(Stored data)
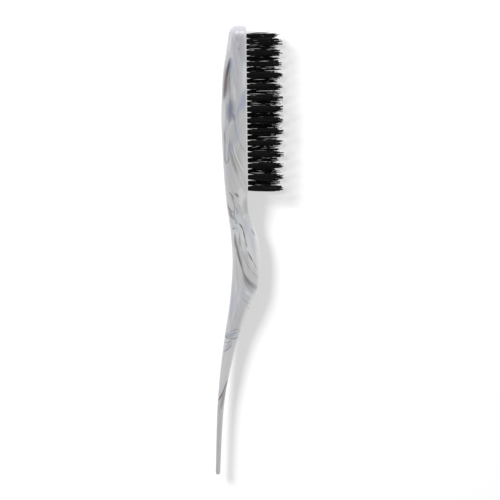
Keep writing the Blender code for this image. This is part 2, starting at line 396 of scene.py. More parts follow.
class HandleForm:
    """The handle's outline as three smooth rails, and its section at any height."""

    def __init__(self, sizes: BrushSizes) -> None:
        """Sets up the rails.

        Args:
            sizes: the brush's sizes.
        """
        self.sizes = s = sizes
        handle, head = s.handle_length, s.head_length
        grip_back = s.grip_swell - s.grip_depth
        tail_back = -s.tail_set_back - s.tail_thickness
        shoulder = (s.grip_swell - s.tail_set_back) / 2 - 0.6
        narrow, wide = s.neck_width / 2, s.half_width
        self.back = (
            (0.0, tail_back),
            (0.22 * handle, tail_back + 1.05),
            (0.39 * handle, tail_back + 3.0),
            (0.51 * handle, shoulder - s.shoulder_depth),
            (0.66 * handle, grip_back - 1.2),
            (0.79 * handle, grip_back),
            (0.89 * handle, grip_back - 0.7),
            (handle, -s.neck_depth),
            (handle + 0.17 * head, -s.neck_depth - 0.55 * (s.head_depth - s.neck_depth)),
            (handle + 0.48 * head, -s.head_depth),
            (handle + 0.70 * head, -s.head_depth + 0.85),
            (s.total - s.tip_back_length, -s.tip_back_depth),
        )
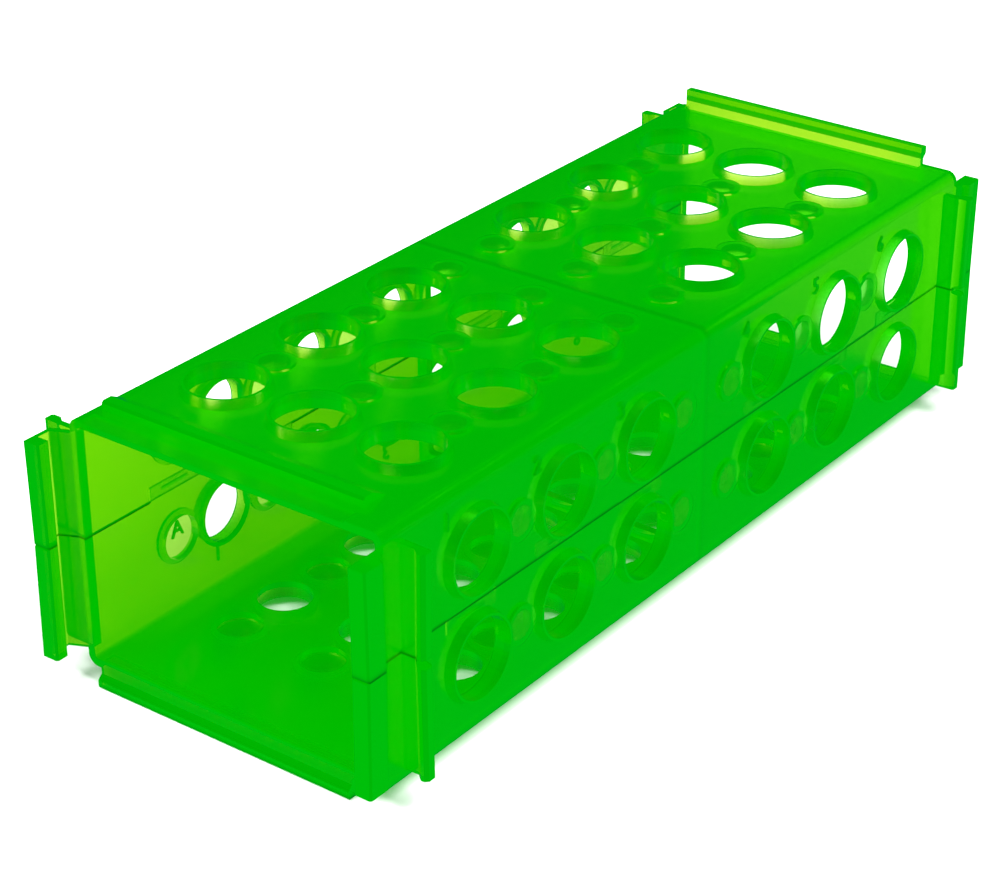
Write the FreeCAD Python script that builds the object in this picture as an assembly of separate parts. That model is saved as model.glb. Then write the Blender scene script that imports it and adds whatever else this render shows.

[Exercise details]: In this exercise, copy only the lines from the opening line of the material through the line where "up the rails." appears.

[Exercise output]:
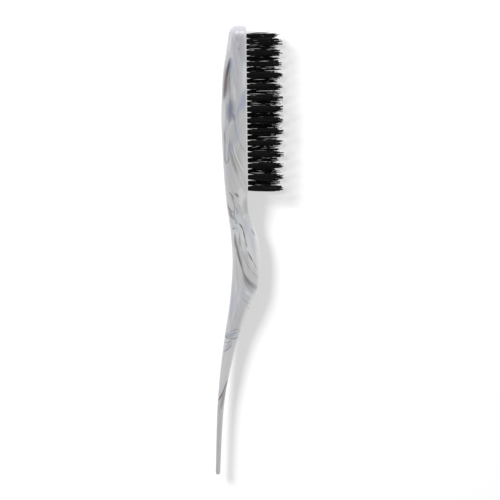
Keep writing the Blender code for this image. This is part 2, starting at line 396 of scene.py. More parts follow.
class HandleForm:
    """The handle's outline as three smooth rails, and its section at any height."""

    def __init__(self, sizes: BrushSizes) -> None:
        """Sets up the rails.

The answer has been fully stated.